La chronique de Marina Rollman sur la décoration. 

Des exemples d’autonomie féminine

Dans son livre, Mona Chollet raconte au sujet d’une Youtubeuse anglophone : « sa vie me rendrait neurasthénique en dix minutes : j’envie la conformité de ses aspirations. Ramer à contre-courant, cela fatigue. Ce doit être si bon, si confortable, si reposant de se laisser glisser dans la normalité comme dans un bain chaud, d’occuper un terrain balisé (…)« .

Il se pourrait en effet que l’accès à la propriété soit un rêve partagé par la grande majorité des Français(es), que l’envie d’espaces plus confortables ait été largement exacerbée par les restrictions sanitaires. Mais à vrai dire, dans mon cas, la flemme de cohabiter avec des araignées (c’est signe d’une maison agréable à vivre me disait ma mère) est bien plus grande que l’envie de devenir une châtelaine. Pourquoi alors les vidéos de Sana et de ses collègues m’ont-elle rendue si amère ?

En plus des embrouilles autour des poignées de porte, Sana et Horia racontent les réflexions qu’elles se sont prises lors de l’achat de leur maison. « C’est marrant, parce que dès qu’on a commencé à annoncer la maison c’est des ‘ah mais du coup, c’est bientôt les enfants ?!’. Pourquoi ? Pourquoi? Pourquoi? Pourquoi? Pourquoi? Pourquoi? Pourquoi? Pourquoi genre c’est une suite logique quand t’as une maison? Pourquoi les gens ils n’ont pas dit ‘ah bah tiens du coup un petit chien?!’ ?« .

Horia, elle, parle même d’un combat « contre les mentalités. J’ai eu beaucoup de remarques.

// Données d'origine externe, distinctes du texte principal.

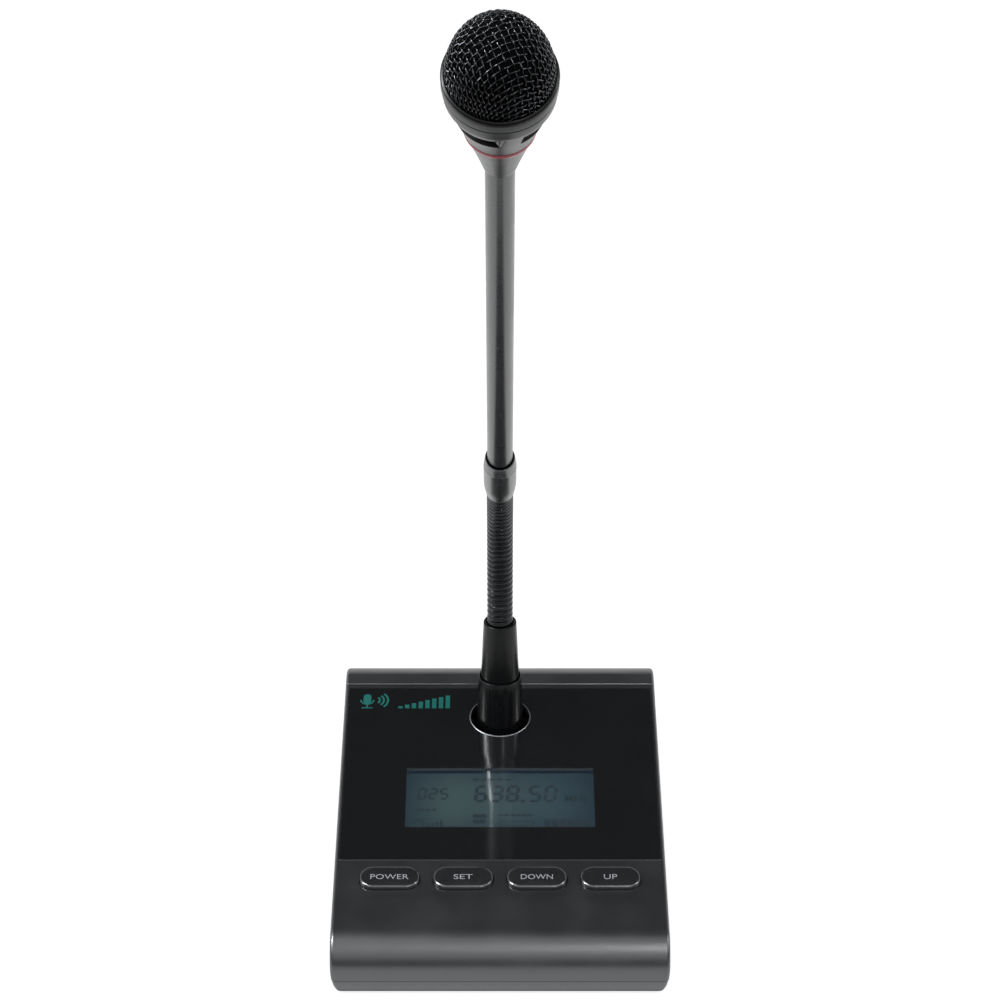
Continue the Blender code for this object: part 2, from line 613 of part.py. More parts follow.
def add_neck():
    """The segments, each hinged to the one below, and the empty at the last hinge that carries the stem."""
    points = neck_points(NECK_SEGMENTS)
    carrier = add_empty("bend_1", matrix=Matrix.Translation(points[0]))
    previous_lean = 0.0
    for index in range(NECK_SEGMENTS):
        step = points[index + 1] - points[index]
        lean, length = math.atan2(-step.y, step.z), step.length
        carrier.matrix_basis = carrier.matrix_basis @ Matrix.Rotation(lean - previous_lean, 4, "X")
        edge = AXIS_ROOM + NECK_RADIUS * math.tan(BEND_ROOM)
        bore_edge = AXIS_ROOM + NECK_BORE * math.tan(BEND_ROOM)
        profile = [(NECK_RADIUS, length - edge), (NECK_RADIUS, edge)]
        profile += [(NECK_BORE, bore_edge), (NECK_BORE, length - bore_edge)]
        add_turned(f"neck_segment_{index + 1:02d}", profile, "black_metal", carrier, steps=20)
        above = Matrix.Translation((0.0, 0.0, length))
        carrier = add_empty(f"bend_{index + 2}", carrier, above)
        previous_lean = lean
    carrier.matrix_basis = carrier.matrix_basis @ Matrix.Rotation(STEM_LEAN - previous_lean, 4, "X")
    return carrier


# ---------------------------------------------------------------- stem and head

def add_stem(carrier):
    mouth = FERRULE_LENGTH
    edge = AXIS_ROOM + 0.0050 * math.tan(BEND_ROOM)
    bore_edge = AXIS_ROOM + NECK_BORE * math.tan(BEND_ROOM)
    seat = mouth - TUBE_IN_FERRULE
    ferrule = [(0.0053, mouth), (0.0057, mouth - 0.0004), (0.0059, mouth - 0.0020), (0.00583, 0.0075)]
    ferrule += [(0.0053, 0.0030), (0.0050, edge), (NECK_BORE, bore_edge), (NECK_BORE, seat - GAP)]
    ferrule += [(TUBE_RADIUS + GAP, seat - GAP), (TUBE_RADIUS + GAP, mouth - 0.0080)]
    ferrule += [(0.0052, mouth - 0.0080), (0.0052, mouth - 0.0003)]
    add_turned("ferrule", ferrule, "charcoal_metal", carrier)
    end, bore = mouth + TUBE_VISIBLE - GAP / 2, TUBE_RADIUS - TUBE_WALL
    tube = [(TUBE_RADIUS, end), (TUBE_RADIUS, seat), (bore, seat), (bore, end)]
    add_turned("stem_tube", tube, "charcoal_metal", carrier)


def cone_radius(t):
    """Outer radius of the head's flared body."""
    return CONE_START + CONE_SLOPE * t + CONE_CURVE * t * t


def add_head_body(head):
    heights = [CONE_END - (CONE_END - 0.0012) * i / 5 for i in range(6)]
    low, high = RED_RING[0] - GAP, RED_RING[1] + GAP
    outer = [(cone_radius(t), t) for t in heights if t > high]
    outer += [(cone_radius(high), high), (cone_radius(high) - 0.0010, high)]
    outer += [(cone_radius(low) - 0.0010, low), (cone_radius(low), low)]
    outer += [(cone_radius(t), t) for t in heights if t < low]
    foot = [(0.00485, GAP / 2), (0.0034, GAP / 2), (0.0034, -0.0060), (0.0024, -0.0060)]
    foot += [(0.0024, 0.0060)]
    inner = [(cone_radius(t) - HEAD_WALL, t) for t in (0.0060, 0.0200, 0.0300, CONE_END - 0.0030)]
    sleeve = [(0.0134, CONE_END), (0.0134, 0.0455), (0.0146, 0.0455), (0.0146, CONE_END)]
    add_vents(add_turned("head_body", outer + foot + inner + sleeve, "charcoal_metal", head, steps=32))


def add_vents(body):
    """Long slots round the body, which let sound reach the capsule from behind."""
    pitch = 2 * math.pi / VENT_COUNT
    for index in range(VENT_COUNT):
        start = -math.pi / 2 + VENT_BRIDGE + index * pitch
        end = start + pitch - VENT_BRIDGE
        outline = arc((0.0, 0.0), 0.0200, start, end, 4) + arc((0.0, 0.0), 0.0080, end, start, 4)
        cutter = prism_mesh("vent", outline, *VENT_SPAN)
        combine(body, add_helper(f"vent_{index}", cutter, body.parent, body.matrix_basis), "DIFFERENCE")


def add_head_rings(head):
    low, high = RED_RING
    middle = (low + high) / 2
    outer, depth = cone_radius(middle) + 0.00025, 0.0006
    red = [(outer, high - 0.0003), (outer + 0.0001, middle), (outer - 0.0003, low + 0.0002)]
    red += [(outer - 0.0007, low), (cone_radius(low) - depth, low)]
    red += [(cone_radius(high) - depth, high), (outer - 0.0002, high)]
    add_turned("red_ring", red, "red_ring", head, steps=32)
    start = CONE_END + GAP
    rim = [(0.0165, RIM_END), (0.01675, RIM_END - 0.0003), (0.0166, GROOVE + 0.0002)]
    rim += [(0.0163, GROOVE + 0.0001), (0.0163, GROOVE - 0.0001), (0.0165, GROOVE - 0.0002)]
    rim += [(0.0161, start + 0.0002), (0.0159, start), (GRILLE_RING_BORE, start), (GRILLE_RING_BORE, RIM_END)]
    add_turned("grille_ring", rim, "charcoal_metal", head, steps=32)
    low, bore = RIM_END + GAP, DOME_RADIUS + GAP
    top = low + SEAT_RING_HEIGHT
    seat = [(bore + 0.0001, top), (SEAT_RING_RADIUS, top - 0.0006), (SEAT_RING_RADIUS, low + 0.0002)]
    seat += [(SEAT_RING_RADIUS - 0.0002, low), (bore, low), (bore, top - 0.0001)]
    add_turned("grille_seat_ring", seat, "black_metal", head, steps=32)


def dome_arc(inset, start, end, count):
    """(radius, height) points of the dome's side, moved in by inset. A point on the axis is exactly on it."""
    circle = arc((0.0, 0.0), 1.0, start, end, count)
    radius, height = DOME_RADIUS - inset, DOME_HEIGHT - inset
    return [(x * radius if x > 1e-6 else 0.0, DOME_CENTRE + y * height) for x, y in circle]


def dome_profile(inset, thickness, foot, count):
    """A thin dome on a straight foot: down the outside, then up the inside."""
    outside = dome_arc(inset, math.pi / 2, 0.0, count)
    inside = dome_arc(inset + thickness, 0.0, math.pi / 2, count)
    return [*outside, (outside[-1][0], foot), (inside[0][0], foot), *inside]


def add_grille_and_capsule(head):
    grille = dome_profile(0.0, GRILLE_THICKNESS, RIM_END + GAP, 7)
    add_turned("grille", grille, "wire_mesh", head, steps=28)
    lining = dome_profile(GRILLE_THICKNESS + GAP, LINING_THICKNESS, LINING_FOOT, 4)
    add_turned("foam_lining", lining, "foam", head, steps=20)
    mount = [(0.0130, 0.0455), (0.0130, 0.0415), (0.0081, 0.0415), (0.0081, 0.0455)]
    add_turned("capsule_mount", mount, "black_rubber", head)
    capsule = [(0.0, 0.0560), (0.0073, 0.0560), (0.0077, 0.0556)]
    capsule += [(0.0077, 0.0404), (0.0073, 0.0400), (0.0, 0.0400)]
    add_turned("capsule", capsule, "brass", head)


def main():
    add_top_shell()
    add_bottom_shell()
    add_battery_door()
    add_feet_and_screws()
    add_display_panel()
    add_display()
    add_keys()
    add_boards()
    add_antenna()
    add_battery()
    add_ballast()
    add_neck_socket()
    carrier = add_neck()
    add_stem(carrier)
    head = add_empty("head", carrier, Matrix.Translation((0.0, 0.0, FERRULE_LENGTH + TUBE_VISIBLE)))
    add_head_body(head)
    add_head_rings(head)
    add_grille_and_capsule(head)


main()
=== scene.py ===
"""The looks of a wireless gooseneck podium microphone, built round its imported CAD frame.

Everything is in metres in the frame's own coordinates: +Z is up and the keys face -Y. The deck frame lies
on the sloping flat top (x across, y up the slope, z out of the surface), the stem frame has its +Z along
the straight stem, and the head frame starts where the tube ends.
"""

import itertools
import json
import math

import bmesh
import bpy
from mathutils import Matrix, Vector


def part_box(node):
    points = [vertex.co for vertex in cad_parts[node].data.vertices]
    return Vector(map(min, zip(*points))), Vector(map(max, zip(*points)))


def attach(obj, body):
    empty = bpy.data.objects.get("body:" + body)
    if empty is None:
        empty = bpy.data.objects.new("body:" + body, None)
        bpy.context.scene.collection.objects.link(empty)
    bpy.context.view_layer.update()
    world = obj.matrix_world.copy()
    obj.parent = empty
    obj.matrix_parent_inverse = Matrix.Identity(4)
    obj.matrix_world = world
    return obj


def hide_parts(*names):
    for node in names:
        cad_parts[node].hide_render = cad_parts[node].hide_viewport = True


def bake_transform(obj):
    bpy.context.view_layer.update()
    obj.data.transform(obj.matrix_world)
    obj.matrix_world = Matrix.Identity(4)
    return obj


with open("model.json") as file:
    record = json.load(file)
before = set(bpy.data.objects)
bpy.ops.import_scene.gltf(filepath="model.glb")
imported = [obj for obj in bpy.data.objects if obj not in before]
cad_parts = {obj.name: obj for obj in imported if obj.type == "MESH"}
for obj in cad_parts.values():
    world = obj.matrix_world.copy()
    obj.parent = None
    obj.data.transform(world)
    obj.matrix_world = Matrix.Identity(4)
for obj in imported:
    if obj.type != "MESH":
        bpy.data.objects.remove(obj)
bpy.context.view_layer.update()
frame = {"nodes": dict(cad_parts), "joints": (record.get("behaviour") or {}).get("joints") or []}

# Casing
TOP_SLOPE = math.radians(8.0)
FLAT_LENGTH = 0.1379
FRONT_RADIUS = 0.013
REAR_RADIUS = 0.014
SIDE_EDGE = 0.0014
WALL = 0.0024
TOP_WALL = 0.0034
SEAM_GAP = 0.0003
TUCK = 0.0022  # how far the sides curve in at the very bottom
TUCK_TOP = 0.0125
LIP_HEIGHT = 0.0012  # the tray's lip inside the seam
TRAY_FLOOR = 0.0020
RIM_WALL = 0.0034  # from the tray's outside to its rooms
BAY_LEDGE = 0.0037  # the thicker floor round the battery bay
BAY_FRAME_SIDE = 0.0033
BAY_FRAME_FRONT = 0.0020
REAR_STRIP_S = 0.1333  # the flat top breaks here into a lower strip with its own tilt
REAR_STRIP_STEP = 0.00022
REAR_STRIP_TILT = math.radians(5.0)

# Panel, display and keys, in the deck frame
PANEL_HALF = 0.0585
PANEL_S = (0.0346, 0.1310)
PANEL_THICKNESS = 0.0015
PANEL_EDGE = 0.00022
PLATE_THICKNESS = 0.0007
WINDOW_THICKNESS = 0.0004
WINDOW_LAP = 0.0012  # how far the window reaches under the plate on each side
WINDOW_HALF = 0.0350
WINDOW_S = (0.0521, 0.0845)
WINDOW_SIZE = (2 * WINDOW_HALF, WINDOW_S[1] - WINDOW_S[0])
WINDOW_MIDDLE = (0.0, (WINDOW_S[0] + WINDOW_S[1]) / 2)
PANEL_SIZE = (2 * PANEL_HALF, PANEL_S[1] - PANEL_S[0])
PANEL_MIDDLE = (0.0, (PANEL_S[0] + PANEL_S[1]) / 2)
LCD_TOP = -0.0021
LCD_BOTTOM = -0.0062
LCD_DEPTH = 0.0358  # up the slope
LCD_ACTIVE_TOP = 0.0838  # the lit area ends here
LCD_LINE = 0.0856  # a thin light line in the border above it
KEY_SIZE = (0.0216, 0.0109)
KEY_CORNER = 0.0050
KEY_PITCH = 0.0265
KEY_S = 0.0246
KEY_PROUD = 0.0016
KEY_DEPTH = 0.0046
KEY_EDGE = 0.0011
KEY_GAP = 0.00022
KEYS = (("power", 0.0137), ("set", 0.0068), ("down", 0.0115), ("up", 0.0048))  # with each legend's width
LEGEND_HEIGHT = 0.00250
LEGEND_S = -0.0003  # above the key's middle
NECK_S = 0.1139
HOLE_RADIUS = 0.0116

# Neck and stem
COLLAR_TOP = 0.0190
CONE_TOP = 0.0428
NECK_LENGTH = 0.0677
NECK_RADIUS = 0.00485
LEAN_POWER = 1.586
STEM_LEAN = math.radians(36.5)
COIL_PITCH = 0.00235
COIL_DEPTH = 0.00040
COIL_SQUARENESS = 2.4
SLEEVE_WALL = 0.0013
SLEEVE_IN_CONE = 0.0055  # hidden length at each end of the sleeve
SLEEVE_IN_FERRULE = 0.0030
FERRULE_LENGTH = 0.0284
TUBE_RADIUS = 0.0045
TUBE_VISIBLE = 0.1991

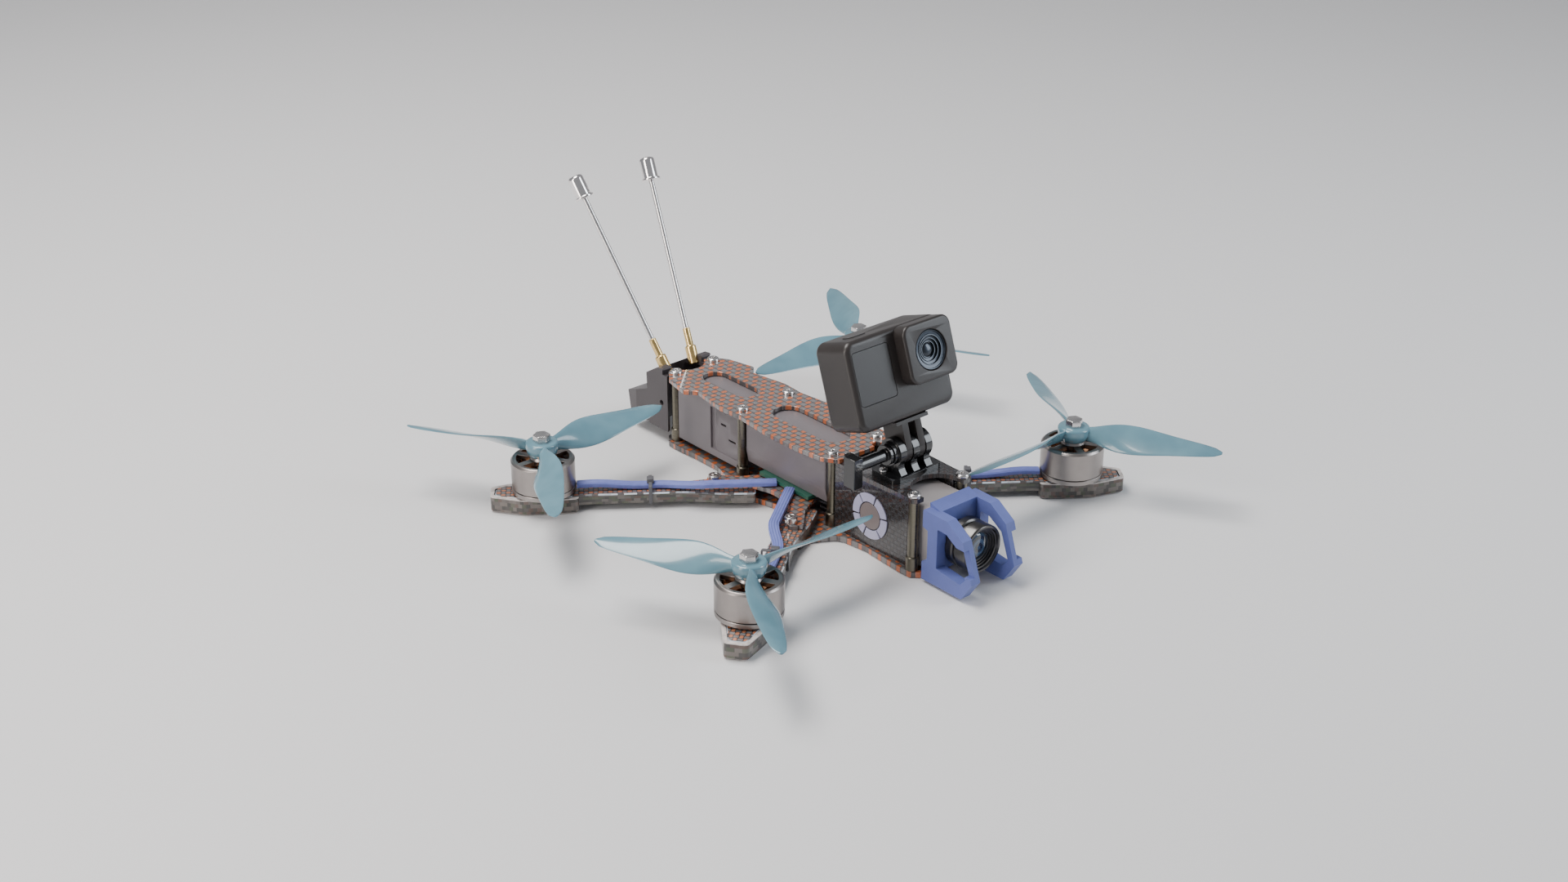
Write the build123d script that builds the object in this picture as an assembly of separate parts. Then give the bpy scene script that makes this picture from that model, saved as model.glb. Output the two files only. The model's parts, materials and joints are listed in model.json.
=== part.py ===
from build123d import *
import math
import os

# Three-blade quadcopter with a carbon frame, in millimetres.
# +Z is up, the nose points along -Y, and the pilot's right-hand side is -X.
# The origin is midway between the four motor axes, on the underside of the bottom plate.

# ---- driving dimensions: layout ----
motor_x = 92.8
motor_y = 69.2
arm_angle = math.degrees(math.atan2(motor_y, motor_x))
motor_reach = math.hypot(motor_x, motor_y)
fit_gap = 0.2
running_gap = 0.05

# ---- plates and standoffs ----
bottom_thickness = 2.5
arm_thickness = 4.8
clamp_thickness = 2.0
top_thickness = 2.0
standoff_length = 31.5
standoff_radius = 2.25
collar_radius = 2.8
collar_height = 6.2
screw_radius = 1.5
screw_clearance = 0.15
button_radius = 2.8
button_height = 1.65
button_socket = 1.0
small_screw_radius = 1.0
small_button_radius = 1.9
small_button_height = 1.2
socket_head_height = 3.0
sink_depth = 1.6
tap_depth = 6.0
arm_bottom = bottom_thickness
arm_top = arm_bottom + arm_thickness
clamp_top = arm_top + clamp_thickness
standoff_top = bottom_thickness + standoff_length
deck_top = standoff_top + top_thickness
standoff_places = [(10.85, 79.7), (13.27, 29.8), (12.65, -28.5), (13.7, -78.6)]
root_screw_place = (33.0, 25.4)

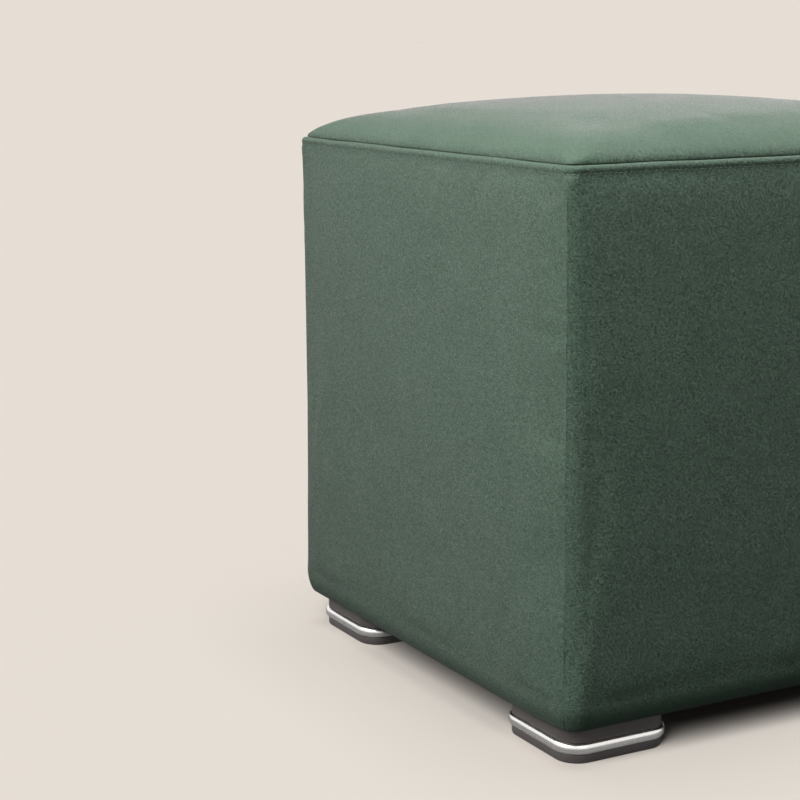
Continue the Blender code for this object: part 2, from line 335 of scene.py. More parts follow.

Même dans l’administratif, les gens ont un peu de mal à envisager que j’achète ma maison toute seule, que je sois seule et que je vais vivre seule dedans« , avoue-t-elle.

En dépit des éventuelles difficultés, les créatrices de contenus sur Youtube ont réussi à vivre en adéquation avec leurs aspirations -même si ce ne sont pas les miennes. Et pour cela, elles n’ont pas cherché à attendre un prince charmant. Une tendance de fond qu’elles incarnent puisque les femmes seules étaient 45% à investir dans l’immobilier en 2021 contre 31% quatre ans plus tôt. J’ai lu un jour que les personnes qu’on jalousait le plus étaient celles dont on admirait le plus le parcours.